Price pressures show no sign of easing. Factory gate prices rose 14% in April, up from 11.9% in March, hitting the highest level since 2008. Input prices, such as commodities, rose at the highest rate since records began of 18.6%. Producer prices are a key indicator of where prices on the high street are going, as they reveal the higher costs businesses face and are likely to pass on.
“It is nevertheless shockingly high,” said Kitty Ussher, chief economist of the Institute of Directors. “As a result, firms are becoming more reluctant to invest, storing up problems for the economy in future.”
The retail prices index of inflation, which includes housing costs, rose to 11.1%, also the highest since 1982. That will drain the public finances, since about a quarter of £2 trillion of government debt is linked to that measure. The interest bill is expected to double to £80 billion this year — and inflation is exceeding forecasts underpinning that estimate.
When consumer prices were last rising this quickly, Thatcher was still battling to subdue an inflation rate that had peaked at 24.5% under the Labour administration in 1975.
Her Conservative government raised interest rates sharply and introduced deep public spending cuts. It worked in narrow terms. By mid-1983, inflation had fallen to 4.1%. But the cost had been a steep rise in unemployment and a recession, much like one experienced in the U.S. at the same time.

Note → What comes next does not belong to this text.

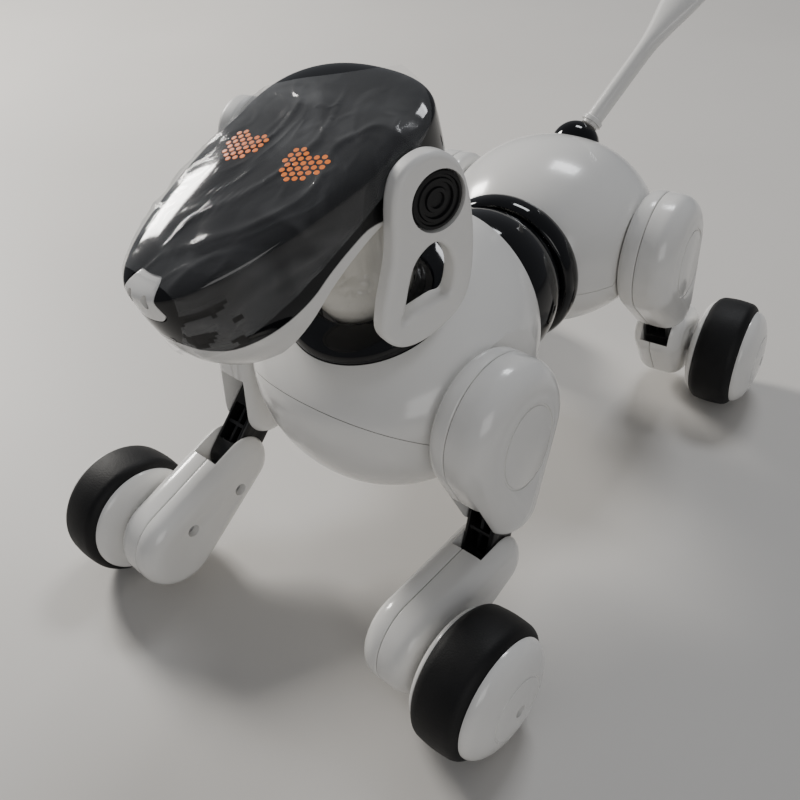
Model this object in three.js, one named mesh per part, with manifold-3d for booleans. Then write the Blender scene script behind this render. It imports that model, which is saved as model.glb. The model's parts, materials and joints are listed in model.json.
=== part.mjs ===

British consumers now face one of the worst periods for living standards on record, consigning around 250,000 more households to destitution despite the lowest unemployment for almost 50 years. Bloomberg Economics calculates inflation will add almost £2,400 pounds ($2,990) to the bills of the average household this year.
“Inflation was always likely to hit hard in April given the energy price cap increase,” said Rain Newton-Smith, chief economist for the CBI, Britain’s biggest business lobby group. “Looking ahead, inflation is likely to stay high. It is critical the government explores options to help people facing real hardship.”
Worst in G-7
The shock hitting the UK is worse and likely to prove more enduring than in other advanced economies. Prices are set to rise a further 5.3% next year on average, the highest in the Group of Seven, according to the International Monetary Fund. Andy Haldane, a former BOE chief economist, said high inflation could linger into 2024.
Last week, another former BOE rate setter, Kristin Forbes, issued a downbeat assessment, saying that Britain alone among big economies was facing inflationary pressure from every angle.
What began as a supply-driven energy price shock is now feeding through the prices across the economy. For the BOE, the worry is that a wage price spiral could take hold, as demands for more pay to keep pace with inflation lead companies to raise prices further to protect their profit margins.
With economists now seeing a 40% chance of recession, forecasters are divided over how far policy makers will raise interest rates.
The BOE delivered a fourth successive increase this month to take the benchmark rate to 1%, and money markets are pricing in 2.5% within a year. But economists on balance expect just two more 25 basis-point rises over the summer before policy is put on pause.